## PROBLEM TO WORK ON
Stop after the line containing "import numpy as np": print each line exactly from the first line of the listing up to that point.

## INFORMATION PROVIDED
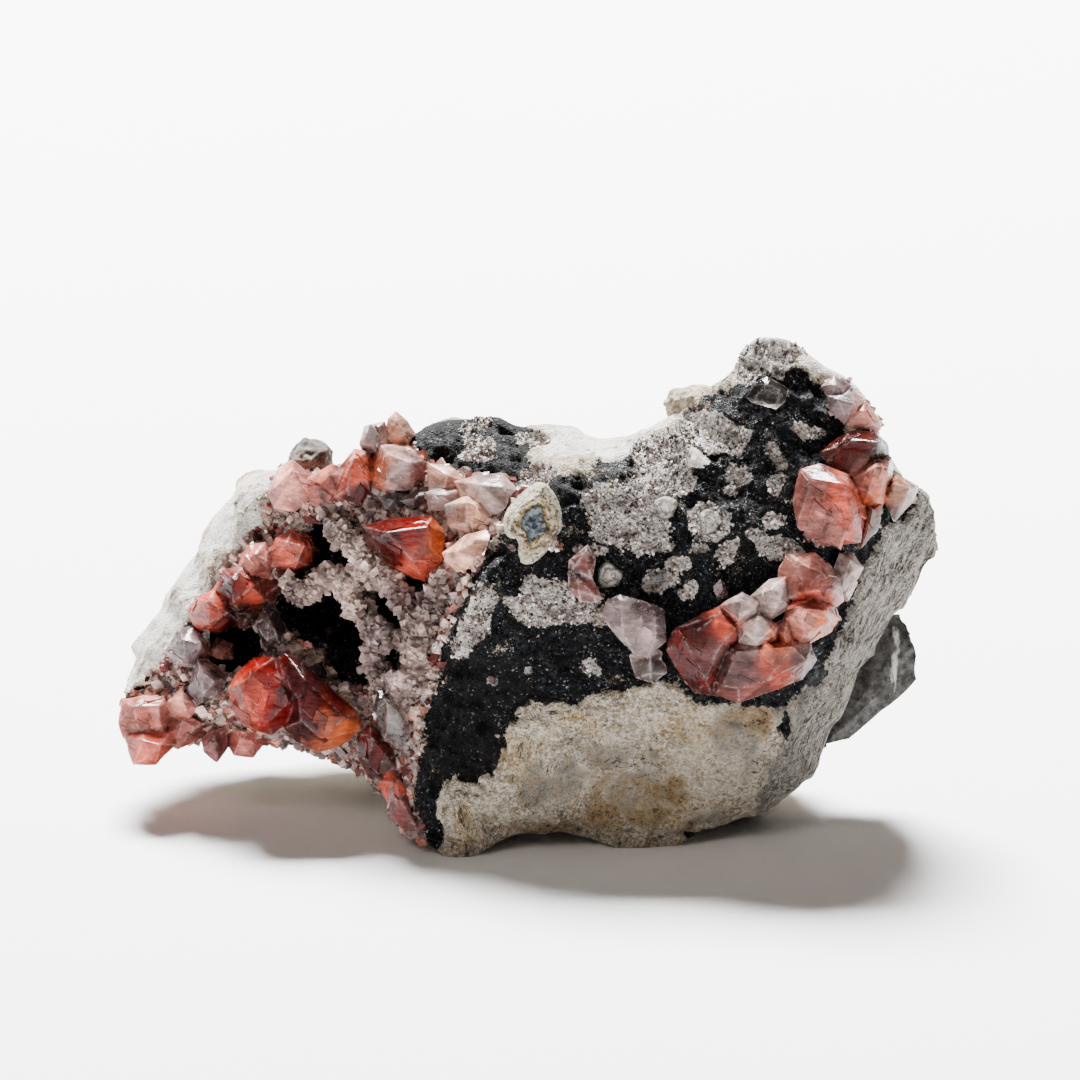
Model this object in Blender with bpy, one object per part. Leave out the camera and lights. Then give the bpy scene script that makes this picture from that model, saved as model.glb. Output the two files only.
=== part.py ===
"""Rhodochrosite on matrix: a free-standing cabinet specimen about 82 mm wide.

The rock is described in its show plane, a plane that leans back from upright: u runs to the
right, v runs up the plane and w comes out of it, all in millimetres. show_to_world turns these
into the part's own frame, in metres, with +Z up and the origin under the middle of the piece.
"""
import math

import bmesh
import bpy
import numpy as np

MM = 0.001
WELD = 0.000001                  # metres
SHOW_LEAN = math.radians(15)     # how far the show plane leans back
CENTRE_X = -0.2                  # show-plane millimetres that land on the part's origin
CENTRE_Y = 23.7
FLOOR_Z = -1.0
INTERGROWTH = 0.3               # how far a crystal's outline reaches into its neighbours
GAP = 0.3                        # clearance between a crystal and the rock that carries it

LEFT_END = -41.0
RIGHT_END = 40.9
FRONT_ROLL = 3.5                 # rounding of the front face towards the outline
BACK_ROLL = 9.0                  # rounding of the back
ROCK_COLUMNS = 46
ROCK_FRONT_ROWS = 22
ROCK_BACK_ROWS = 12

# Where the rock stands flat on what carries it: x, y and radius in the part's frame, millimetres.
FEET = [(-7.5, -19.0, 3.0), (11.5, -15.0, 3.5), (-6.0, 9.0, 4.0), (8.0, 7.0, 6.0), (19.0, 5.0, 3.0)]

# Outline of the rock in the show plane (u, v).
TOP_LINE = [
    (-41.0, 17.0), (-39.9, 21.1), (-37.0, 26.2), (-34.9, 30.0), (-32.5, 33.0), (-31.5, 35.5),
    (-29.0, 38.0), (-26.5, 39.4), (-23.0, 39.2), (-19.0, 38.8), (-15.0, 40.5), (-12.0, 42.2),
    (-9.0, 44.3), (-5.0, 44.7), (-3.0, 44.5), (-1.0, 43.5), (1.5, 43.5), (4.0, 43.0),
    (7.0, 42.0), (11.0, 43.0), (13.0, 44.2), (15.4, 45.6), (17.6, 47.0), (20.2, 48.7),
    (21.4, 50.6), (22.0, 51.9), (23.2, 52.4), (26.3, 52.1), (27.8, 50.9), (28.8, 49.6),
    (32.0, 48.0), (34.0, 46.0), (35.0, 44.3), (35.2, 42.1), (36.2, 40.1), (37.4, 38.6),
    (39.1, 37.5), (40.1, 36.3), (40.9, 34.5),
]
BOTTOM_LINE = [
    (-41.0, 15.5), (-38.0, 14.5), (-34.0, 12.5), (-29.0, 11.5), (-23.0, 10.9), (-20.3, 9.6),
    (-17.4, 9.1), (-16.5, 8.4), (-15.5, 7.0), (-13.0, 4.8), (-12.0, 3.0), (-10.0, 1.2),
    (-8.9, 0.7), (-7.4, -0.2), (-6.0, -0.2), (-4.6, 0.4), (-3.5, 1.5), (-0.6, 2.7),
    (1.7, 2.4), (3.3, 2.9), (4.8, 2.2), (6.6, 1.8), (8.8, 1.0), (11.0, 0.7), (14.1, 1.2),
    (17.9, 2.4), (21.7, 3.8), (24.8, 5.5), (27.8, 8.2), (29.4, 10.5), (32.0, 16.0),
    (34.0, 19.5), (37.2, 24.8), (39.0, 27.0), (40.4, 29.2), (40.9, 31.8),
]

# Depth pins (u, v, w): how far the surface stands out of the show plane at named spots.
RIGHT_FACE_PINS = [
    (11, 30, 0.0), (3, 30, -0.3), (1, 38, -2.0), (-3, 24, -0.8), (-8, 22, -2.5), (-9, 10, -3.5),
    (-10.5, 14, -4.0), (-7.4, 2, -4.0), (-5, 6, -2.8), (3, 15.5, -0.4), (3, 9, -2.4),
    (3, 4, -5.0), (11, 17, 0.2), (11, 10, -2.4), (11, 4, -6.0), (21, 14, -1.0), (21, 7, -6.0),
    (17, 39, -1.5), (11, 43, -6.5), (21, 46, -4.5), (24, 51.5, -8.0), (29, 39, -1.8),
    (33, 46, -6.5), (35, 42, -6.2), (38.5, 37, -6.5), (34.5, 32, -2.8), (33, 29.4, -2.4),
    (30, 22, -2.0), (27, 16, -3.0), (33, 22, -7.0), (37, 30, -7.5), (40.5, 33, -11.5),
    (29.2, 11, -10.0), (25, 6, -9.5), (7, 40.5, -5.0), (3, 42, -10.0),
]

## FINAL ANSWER
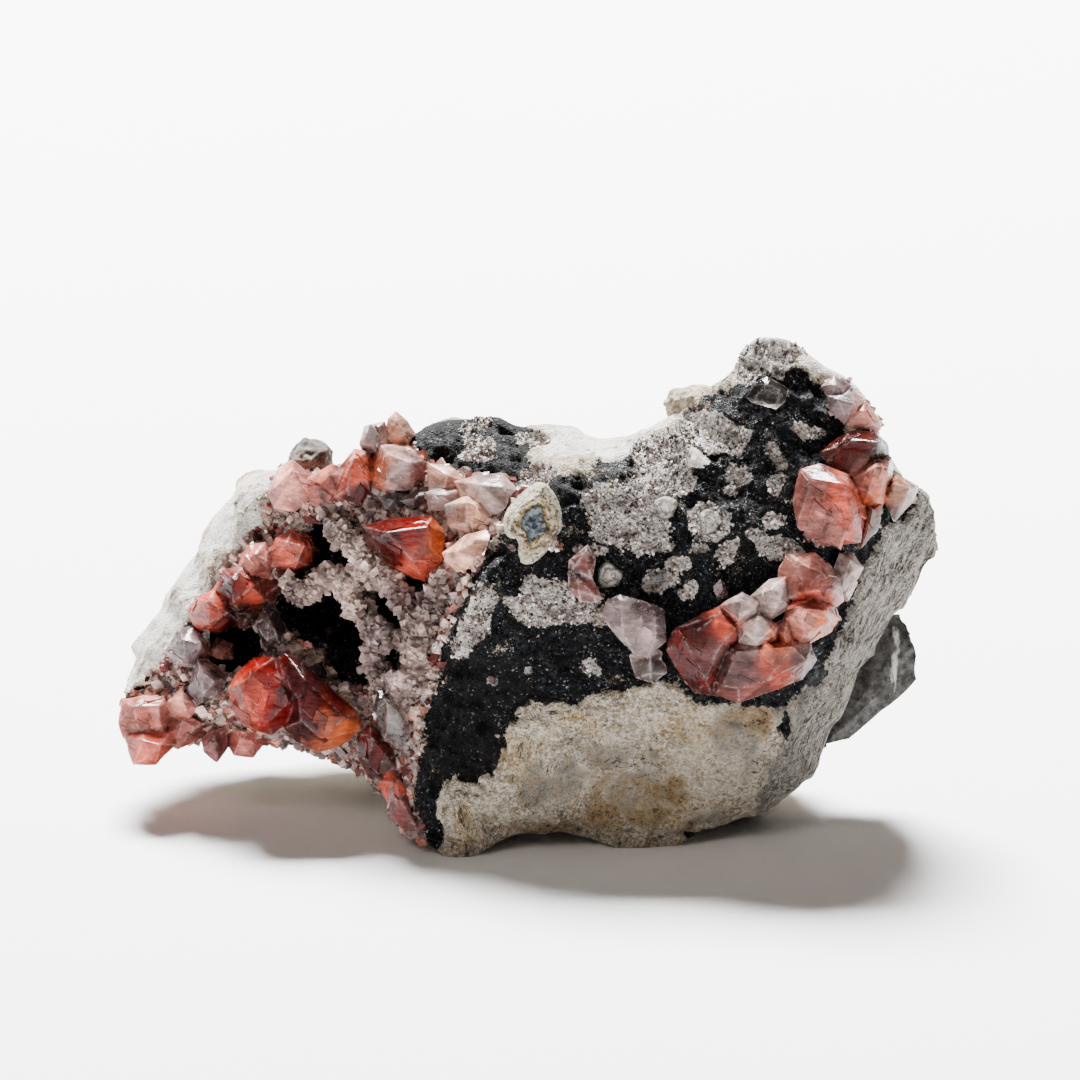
Model this object in Blender with bpy, one object per part. Leave out the camera and lights. Then give the bpy scene script that makes this picture from that model, saved as model.glb. Output the two files only.
=== part.py ===
"""Rhodochrosite on matrix: a free-standing cabinet specimen about 82 mm wide.

The rock is described in its show plane, a plane that leans back from upright: u runs to the
right, v runs up the plane and w comes out of it, all in millimetres. show_to_world turns these
into the part's own frame, in metres, with +Z up and the origin under the middle of the piece.
"""
import math

import bmesh
import bpy
import numpy as np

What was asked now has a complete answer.